I lied, I have a third point…
You may (or may not) be asking…what happens when the wait staff accidentally keys in the wrong menu item? If you remember from my first point, I mentioned the idea that events are immutable and permanent and can only be changed by other events. So the short and simple answer to your question is to create a new event, call it Item Removed From Tab, and use this event to counteract and correct the Item Added To Tab. Not only does this provide a way to adjust the tab, you also have the added benefit of audit logging to track when the wait staff is removing items off a tab.
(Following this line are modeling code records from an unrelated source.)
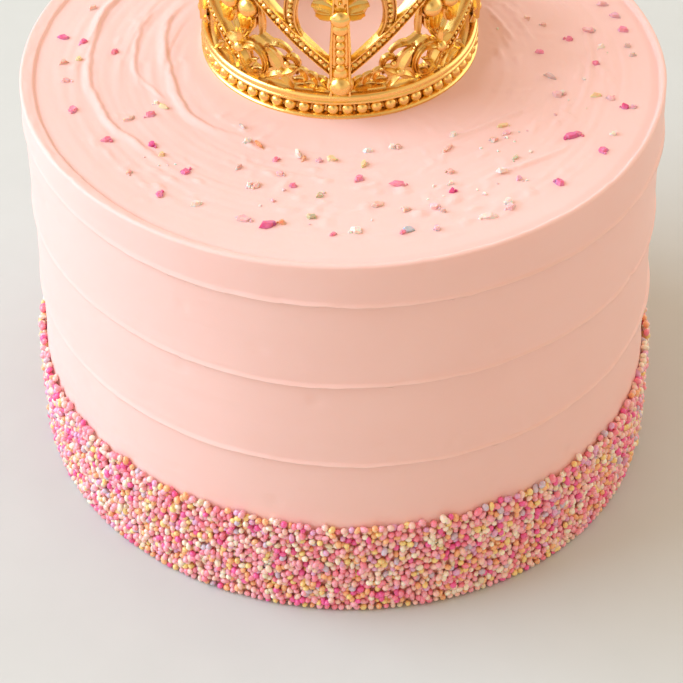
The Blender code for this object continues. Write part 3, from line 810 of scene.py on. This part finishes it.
for path, widths in (
        (((1.2, 31.2), (3.2, 31.8), (5.2, 32.4), (6.8, 33.2)), (2.6, 4.4, 4.0, 0.9)),
        (((1.2, 29.9), (3.0, 29.6), (4.6, 29.8), (5.8, 30.6)), (1.8, 2.6, 2.4, 0.8)),
        (((1.0, 33.0), (2.2, 34.2), (3.2, 35.2), (3.8, 36.6)), (2.2, 2.8, 2.4, 0.8))):
    add_bar(heart_half, path, widths, (32.7, 35.5), RIDGED)
add_scroll(heart_half, ((0, 40.8), (2, 41), (4.2, 42.6), (4.6, 45.6)), 7,
           (2.6, 2.4, 0.6), RIDGED)
set_round(heart_half, FRONT_AND_BACK, True)

# The post of the front and back, with its jewels and the ball on top.
heart_post = bmesh.new()
post = [(0, 7.2 + step * 2.27) for step in range(19)]
add_bar(heart_post, post, (5.3, 5.1, 3.8, 2.6), POST, RAILED)
add_studs(heart_post, ((0, 33.4), (0, 47.0)), 1.45, 0.62, 35.0)
for height in (15.4, 17.6, 19.8, 22.0, 24.2):
    add_ball(heart_post, (0, height, 35.0), 1.3, 0.8, segments=14)
for height, depth, radius, squash in (
        (13.6, 34.6, 2.2, 0.7), (26.9, 34.7, 2.3, 0.7), (10.2, 34.9, 3.4, 0.4),
        (10.2, 35.0, 2.8, 1.0), (29.8, 34.9, 2.5, 0.8), (48.0, 34.0, 2.5, 1.0)):
    add_ball(heart_post, (0, height, depth), radius, squash)
set_round(heart_post, FRONT_AND_BACK, False)

# One half of the two sides, beside the post: the arch, the bar over it, and leaves.
arch_half = bmesh.new()
arch = curve(((0, 22.2), (9, 22.2), (18, 17.5), (EIGHTH, 10.5)), 14)
add_bar(arch_half, arch, (2.6, 2.8), FULL, RAILED)
add_studs(arch_half, arch, 1.35, 0.58, 34.5)
add_scroll(arch_half, ((0, 27.5), (8, 27.0), (17, 31.5), (EIGHTH, 37.0)), 12,
           (2.2, 2.0, 2.4), REEDED)
add_scroll(arch_half, ((0, 30), (3.5, 30.5), (6.4, 33.5), (5.6, 38.0)), 8,
           (2.8, 2.6, 0.8), RIDGED)
add_scroll(arch_half, ((14.6, 7.2), (11.6, 10), (11.8, 14.5), (15.2, 19.0)), 8,
           (1.6, 2.0, 1.6), REEDED)
for root, tip in (((2.2, 8.4), (6.4, 13.6)), ((3.4, 8.2), (9.6, 11.4)),
                  ((16.0, 8.0), (19.5, 11.5))):
    add_leaf(arch_half, root, tip, 2.0, sag=0.06)
set_round(arch_half, SIDES, True)

# The post of the two sides.
arch_post = bmesh.new()
post = [(0, 7.2 + step * 1.74) for step in range(21)]
add_bar(arch_post, post, (3.2, 3.0, 3.6, 2.0), POST, RAILED)
add_studs(arch_post, ((0, 13.0), (0, 40.5)), 1.4, 0.6, 35.2)
add_ball(arch_post, (0, 10.0, 34.6), 1.7)
add_ball(arch_post, (0, 42.4, 34.0), 2.3)
set_round(arch_post, SIDES, False)

# One half of each corner: a ball in a leaf cup on its stem, beside the star.
corner_half = bmesh.new()
add_scroll(corner_half, ((0, 17), (1.5, 20), (3, 22), (3.0, 26.5)), 8,
           (1.6, 2.6, 4.0), REEDED)
for root, tip in ((2.2, 0.7), (2.8, 2.2), (3.5, 4.0), (4.0, 5.6)):
    add_leaf(corner_half, (root, 21.4), (tip, 25.4), 1.5, (33.4, 36.0))
add_ball(corner_half, (3.1, 27.4, 33.9), 2.75, segments=24)
add_scroll(corner_half, ((3.0, 29), (2.6, 32), (1.4, 35), (0, 38)), 8,
           (2.0, 1.6, 2.2), RAILED)
add_leaf(corner_half, (6.3, 19.8), (6.2, 28.4), 2.2, (32.4, 34.4))
add_leaf(corner_half, (1.0, 8.0), (5.0, 12.6), 2.0, sag=0.1)
add_leaf(corner_half, (3.0, 8.0), (6.8, 10.4), 1.6, sag=0.1)
set_round(corner_half, CORNERS, True)

# The star of each corner, and the ball on top.
corner_star = bmesh.new()
for point in range(5):
    angle = math.pi / 2 + point * math.tau / 5
    tip = (4.9 * math.cos(angle), 14.8 + 4.9 * math.sin(angle))
    add_leaf(corner_star, (0, 14.8), tip, 3.2, (32.6, 35.5))
add_ball(corner_star, (0, 14.8, 34.9), 1.5, segments=14)
add_ball(corner_star, (0, 40.0, 33.8), 2.5)
set_round(corner_star, CORNERS, False)

# Each point keeps its distance from the crown's axis, for the shade painted as darker gold into the
# hollows.
reach_layer = crown.verts.layers.float.new("reach")
for vert in crown.verts:
    vert[reach_layer] = math.hypot(vert.co.x, vert.co.y) - FLARE * vert.co.z
crown_place = Matrix.Translation(settle(*CROWN_SPOT, CAKE_HEIGHT - CROWN_SUNK))
crown_tip = Matrix.Rotation(-math.atan(TOP_TILT), 4, "Y") @ Matrix.Rotation(CROWN_TURN, 4, "Z")
bmesh.ops.transform(crown, matrix=crown_place @ crown_tip, verts=crown.verts[:])
crown_piece = finish_piece("gold_crown", crown, gold, math.radians(38))
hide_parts("crown")


# Floor: a plain pale floor, four metres each way, faintly mottled.
FLOOR = (0.585, 0.61, 0.585, 1.0)
FLOOR_PALE = (0.615, 0.64, 0.615, 1.0)
FLOOR_REACH = 4.0

floor_bm = bmesh.new()
bmesh.ops.create_grid(floor_bm, x_segments=1, y_segments=1, size=FLOOR_REACH)
floor_mesh = bpy.data.meshes.new("floor")
floor_bm.to_mesh(floor_mesh)
floor_bm.free()
floor = bpy.data.objects.new("floor", floor_mesh)
bpy.context.scene.collection.objects.link(floor)
floor_paint, floor_shader, floor_place = start_material("pale floor", Roughness=0.5)
plug(floor_shader, Base_Color=floor_place.noise(60.0).blend(FLOOR, FLOOR_PALE))
floor_mesh.materials.append(floor_paint)


# Light and camera: a large soft window at the left, a pale wall at the right and behind,
# a pale screen at the front left, and a warm even room all round. A long lens looks down
# from the front.
LIGHT_AIM = (0.0, 0.0, 0.08)
LIGHT_WIDTH = 3.0
CAMERA_PLACE = Vector((-0.0029, -0.48635, 0.45341))
CAMERA_AIM = Vector((-0.0012, -0.0461, 0.0600))
CAMERA_ROLL = 0.0333
FOCAL_LENGTH = 121.23


def add_softbox(name, place, power, colour):
    """A round sheet of light, turned to the cake."""
    lamp = bpy.data.lights.new(name, "AREA")
    lamp.shape = "DISK"
    lamp.size = LIGHT_WIDTH
    lamp.energy = power
    lamp.color = colour
    holder = bpy.data.objects.new(name, lamp)
    holder.location = place
    facing = (Vector(LIGHT_AIM) - Vector(place)).to_track_quat("-Z", "Y")
    holder.rotation_euler = facing.to_euler()
    bpy.context.scene.collection.objects.link(holder)


add_softbox("window", (-2.64, 0.0, 1.80), 139.0, (0.65, 0.81, 1.0))
add_softbox("pale wall", (2.2, 1.5, 0.85), 24.0, (0.72, 0.94, 1.0))
add_softbox("pale screen", (-1.15, -2.46, 1.35), 10.0, (0.86, 0.97, 1.0))

room = bpy.data.worlds.new("pale room")
room.use_nodes = True
sky = room.node_tree.nodes["Background"]
sky_place = room.node_tree.nodes.new("ShaderNodeTexCoord")
outwards = Wire(room.node_tree, sky_place.outputs["Generated"])


def towards(direction):
    """From 0 for the part of the room straight behind to 1 for the part straight ahead."""
    toward = outwards.node("ShaderNodeVectorMath", {"operation": "DOT_PRODUCT"},
                           {0: outwards, 1: direction}, 1)
    return (toward * 0.5 + 0.5).clamp()


upwards = towards((-0.35, 0.1, 0.93))
room_light = upwards.node("ShaderNodeValToRGB", {"stops": (
    (0.0, (0.60, 0.45, 0.34)), (0.5, (1.08, 0.835, 0.625)),
    (0.75, (0.90, 0.70, 0.51)), (1.0, (0.77, 0.62, 0.46)))}, {"Fac": upwards})
# The dark corner behind the camera gives the gold something to mirror.
dark_corner = towards((0.1, -0.74, 0.66)) ** 18.0
plug(sky, Color=(dark_corner * 0.85).blend(room_light, (0.22, 0.15, 0.10, 1.0)))
sky.inputs["Strength"].default_value = 1.0
bpy.context.scene.world = room
bpy.context.scene.view_settings.view_transform = "Standard"

lens = bpy.data.cameras.new("camera")
lens.lens = FOCAL_LENGTH
camera = bpy.data.objects.new("camera", lens)
camera.location = CAMERA_PLACE
facing = (CAMERA_AIM - CAMERA_PLACE).to_track_quat("-Z", "Y").to_matrix()
camera.rotation_euler = (facing @ Matrix.Rotation(CAMERA_ROLL, 3, "Z")).to_euler()
bpy.context.scene.collection.objects.link(camera)
bpy.context.scene.camera = camera
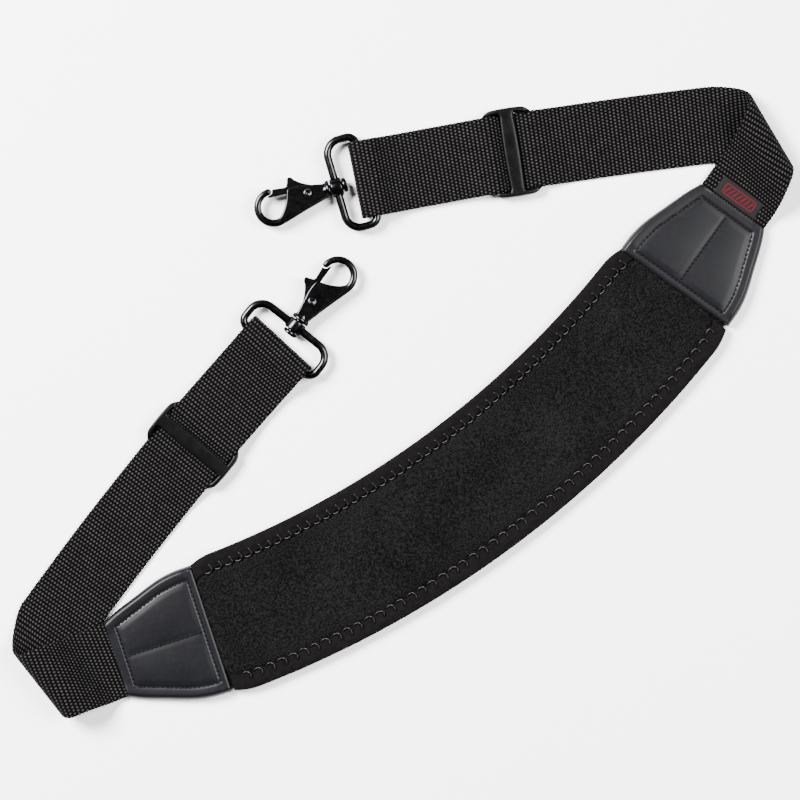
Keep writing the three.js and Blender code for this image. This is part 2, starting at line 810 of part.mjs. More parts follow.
function rivetGeometry() {
  const [pin, head] = [pivotDiameter / 2, rivetHeadDiameter / 2];
  const seat = cheekHeight / 2 + gap;
  const top = seat + rivetHeadHeight;
  const profile = [
    [0, -top], [rivetCrown * head, -top], [head, -seat - rivetRim], [head, -seat], [pin, -seat],
    [pin, seat], [head, seat], [head, seat + rivetRim], [rivetCrown * head, top], [0, top],
  ].map(([x, y]) => new THREE.Vector2(x, y));
  return new THREE.LatheGeometry(profile, 16).rotateX(Math.PI / 2).translate(pivot.x, pivot.y, 0);
}

// Assembly

const strap = new THREE.Group();

function piece(name, geometry, material, parent = strap) {
  const mesh = new THREE.Mesh(geometry, material);
  mesh.name = name;
  parent.add(mesh);
  return mesh;
}

// The same body on the other side of the strap
function mirrored(geometry) {
  const points = geometry.attributes.position.clone();
  for (let k = 0; k < points.count; k += 1) {
    points.setX(k, -points.getX(k));
  }
  const copy = new THREE.BufferGeometry();
  copy.setAttribute('position', points);
  copy.setIndex(Array.from(geometry.index.array).reverse());
  return copy;
}

// A group on the arm's middle line that heads along it, or turned a little from it
function groupOnArm(arm, frame, distance, height, turn = 0) {
  const here = frame.place(distance, 0);
  const ahead = frame.place(distance + 1, 0).sub(here);
  const group = new THREE.Group();
  group.position.set(arm.mirror * here.x, here.y, height);
  group.rotation.z = Math.atan2(ahead.y, arm.mirror * ahead.x) + radians(turn);
  strap.add(group);
  return group;
}

piece('pad', padGeometry(), materials.neoprene);
piece('binding_inner', tapeGeometry(1), materials.tape);
piece('binding_outer', tapeGeometry(-1), materials.tape);

for (const arm of arms) {
  const frame = armFrame(arm);
  const sided = (geometry) => (arm.mirror > 0 ? geometry : mirrored(geometry));

  const cap = capGeometry().rotateZ(capAngle).translate(capPlace.x, capPlace.y, 0);
  piece(`cap_${arm.side}`, sided(cap), materials.vinyl);
  piece(`webbing_${arm.side}`, sided(webGeometry(arm, frame)), materials.webbing);
  if (arm.label) {
    piece('label_tag', sided(labelGeometry(frame)), materials.label);
  }

  const sliderGroup = groupOnArm(arm, frame, frame.foldEnd + arm.sliderAt, 0);
  piece(`slider_${arm.side}`, sliderGeometry(), materials.plastic, sliderGroup);

  const hingeAt = frame.foldEnd + arm.ringAt - loopReach;
  const hingeGroup = groupOnArm(arm, frame, hingeAt, ringHeight, arm.ringTurn);
  const ringGroup = new THREE.Group();
  ringGroup.position.x = -ringBack;
  hingeGroup.add(ringGroup);
  piece(`ring_${arm.side}`, ringGeometry(), materials.metal, ringGroup);
  const snapGroup = new THREE.Group();
  snapGroup.rotation.x = arm.flipped ? Math.PI : 0;
  ringGroup.add(snapGroup);
  piece(`snap_${arm.side}`, snapGeometry(), materials.metal, snapGroup);
  piece(`gate_${arm.side}`, leverGeometry(), materials.metal, snapGroup);
  piece(`rivet_${arm.side}`, rivetGeometry(), materials.rivet, snapGroup);
}

export default strap;
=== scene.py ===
"""Looks of a camera neck strap that lies flat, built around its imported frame.

Every length is in millimetres until a mesh is made, which is in metres. +X runs along the pad's
chord, +Y from the pad to the snaps and +Z up from the table.
"""

import logging
import math
from dataclasses import dataclass, field, replace
from enum import Enum
from functools import cached_property

import bpy
import numpy as np
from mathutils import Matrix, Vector


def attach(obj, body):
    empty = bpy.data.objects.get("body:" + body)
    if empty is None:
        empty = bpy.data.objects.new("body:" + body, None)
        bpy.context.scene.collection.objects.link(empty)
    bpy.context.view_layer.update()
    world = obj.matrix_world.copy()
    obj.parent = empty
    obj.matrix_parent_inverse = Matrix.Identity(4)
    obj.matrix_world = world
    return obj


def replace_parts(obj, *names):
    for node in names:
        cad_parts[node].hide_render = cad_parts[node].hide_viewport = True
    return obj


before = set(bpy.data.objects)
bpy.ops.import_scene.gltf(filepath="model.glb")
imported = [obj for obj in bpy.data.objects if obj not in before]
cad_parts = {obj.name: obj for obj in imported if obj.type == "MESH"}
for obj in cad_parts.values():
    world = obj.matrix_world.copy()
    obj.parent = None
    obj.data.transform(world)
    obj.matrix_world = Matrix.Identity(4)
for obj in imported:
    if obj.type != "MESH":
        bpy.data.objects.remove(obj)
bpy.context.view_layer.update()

LOG = logging.getLogger("strap")
METRE = 0.001
PATTERN = "pattern"
TURN = 2 * math.pi
DOT_PITCH = 1.68
ROW_PITCH = 2.0


# Shader tools


class Signal:
    """A number socket that adds Math nodes when it stands in an expression."""

    def __init__(self, bench: "Bench", socket: bpy.types.NodeSocket) -> None:
        """Keeps the socket and the bench that its nodes are added to."""
        self.bench = bench
        self.socket = socket

    def _with(self, operation: str, *values: "Signal | float") -> "Signal":
        """Adds one Math node.

        Args:
            operation: The node's operation.
            values: What goes into its inputs, in order.

        Returns:
            The node's output.
        """
        settings, inputs = {"operation": operation}, dict(enumerate(values))
        return Signal(self.bench, self.bench.node("ShaderNodeMath", settings, inputs).outputs[0])

    def __add__(self, other: "Signal | float") -> "Signal":
        """The sum."""
        return self._with("ADD", self, other)

    __radd__ = __add__

    def __mul__(self, other: "Signal | float") -> "Signal":
        """The product."""
        return self._with("MULTIPLY", self, other)

    __rmul__ = __mul__

    def __sub__(self, other: "Signal | float") -> "Signal":
        """The difference."""
        return self._with("SUBTRACT", self, other)

    def __rsub__(self, other: "Signal | float") -> "Signal":
        """The difference, taken from the other value."""
        return self._with("SUBTRACT", other, self)

    def __truediv__(self, other: "Signal | float") -> "Signal":
        """The ratio."""
        return self._with("DIVIDE", self, other)

    def __pow__(self, other: "Signal | float") -> "Signal":
        """The power."""
        return self._with("POWER", self, other)

    def __gt__(self, other: "Signal | float") -> "Signal":
        """One where this is the greater."""
        return self._with("GREATER_THAN", self, other)

    def __lt__(self, other: "Signal | float") -> "Signal":
        """One where this is the smaller."""
        return self._with("LESS_THAN", self, other)

    def __abs__(self) -> "Signal":
        """The distance from nought."""
        return self._with("ABSOLUTE", self)

    def floor(self) -> "Signal":
        """The whole number below."""
        return self._with("FLOOR", self)

    def wave(self) -> "Signal":
        """A cosine of whole turns, brought to the range from 0 to 1."""
        return self._with("COSINE", self * TURN) * 0.5 + 0.5

    def top(self, other: "Signal | float") -> "Signal":
        """The greater of the two."""
        return self._with("MAXIMUM", self, other)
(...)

The product manager in me sees this as an opportunity to better the product through usage reports. If I see lots of these Item Removed From Tab events, I have to start asking why so many items being incorrectly rung up? Is the UI/UX causing this and can I optimize to prevent these accidental errors? On the flip side, management may use this to keep an eye on the transactions from an accountability perspective. Either way, this inherent traceability opens up a ton of capabilities.
Let that sink in
We covered a lot and I would recommend looking into both CQRS and Event Sourcing in more detail as I have only scratched the surface. In the next article, I will go into a formal design exercise of how we could use these patterns to implement the aforementioned talent management tool. Before I conclude, I do want to mention that CQRS and Event Sourcing are a part of a much bigger conversation in the topic of Domain Driven Design, and a lot of the times the benefits aren’t always tangible. Rather, when we start think in terms of event driven design and domain driven design, we start to gain a much deeper understanding of our own business process. It’s almost like a form of self reflection that allows the design of your apps to focus more on the business problem we are solving rather than adhering to the limitations of a single technology. At the end of the day, we as technologist need to deliver value…not technology.